Unconstrained investing is an investment style where fund or portfolio managers are not required to adhere to a specific benchmark. This approach allows managers to pursue returns across various asset classes and industries, offering greater flexibility and potential for higher returns.

Origin

The concept of unconstrained investing emerged in the late 20th century as markets globalized and investment tools diversified. Investors began seeking more flexible strategies, driven by dissatisfaction with traditional benchmark constraints, especially during periods of increased market volatility.

Categories and Features

Unconstrained investing can be categorized into various types, such as global unconstrained funds and fixed income unconstrained funds. Its main features include high flexibility and the ability to adjust portfolios under different market conditions. This investment style is typically not restricted by geography, industry, or asset class, allowing managers to dynamically adjust based on market opportunities.

Case Studies

A typical example is PIMCO's Unconstrained Bond Fund, which is not limited by traditional bond benchmarks, allowing managers to seek the best bond investment opportunities globally.
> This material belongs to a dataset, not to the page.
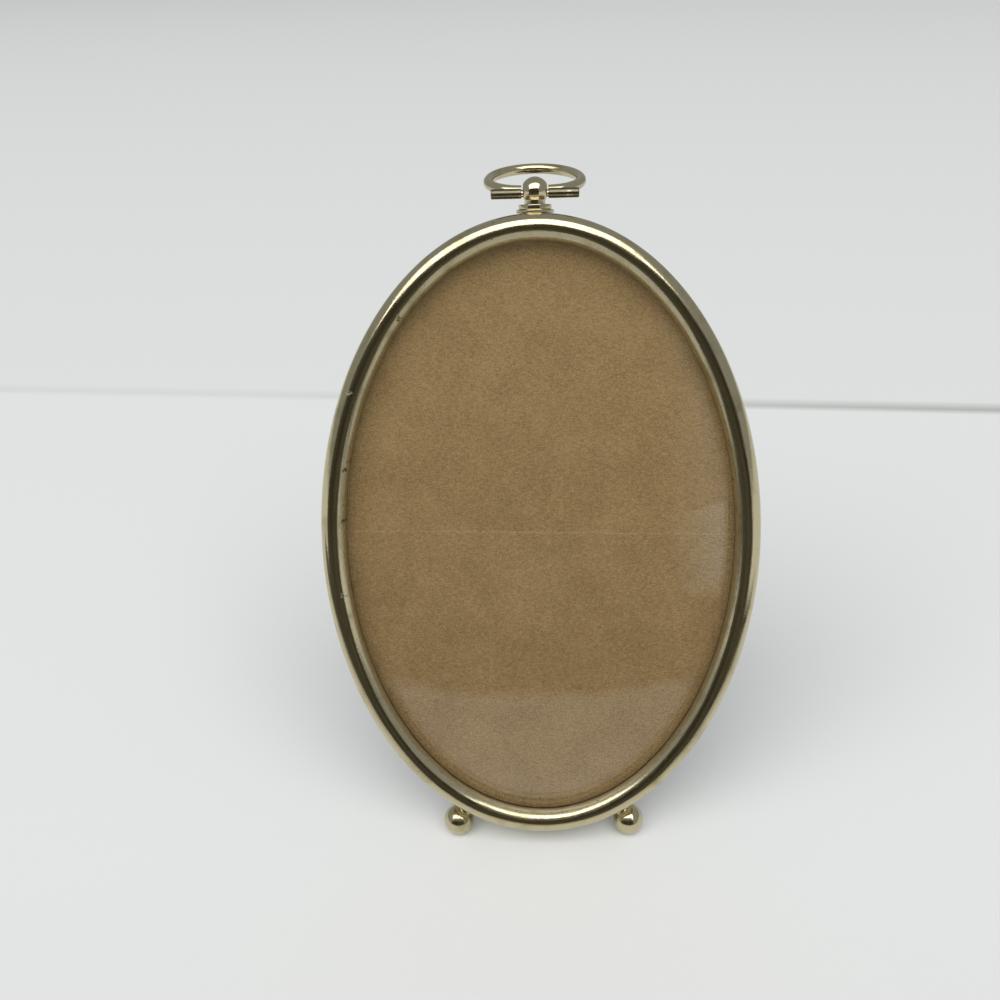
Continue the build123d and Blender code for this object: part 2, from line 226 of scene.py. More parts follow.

Another example is BlackRock's Global Allocation Fund, which aims for long-term capital appreciation by flexibly allocating across global stocks, bonds, and other asset classes.

Common Issues

Investors might face challenges such as difficulty in evaluating fund performance due to the lack of a benchmark, and potentially higher risks due to the broad investment scope. Additionally, there is a common misconception that unconstrained investing is risk-free, whereas it still requires careful risk management.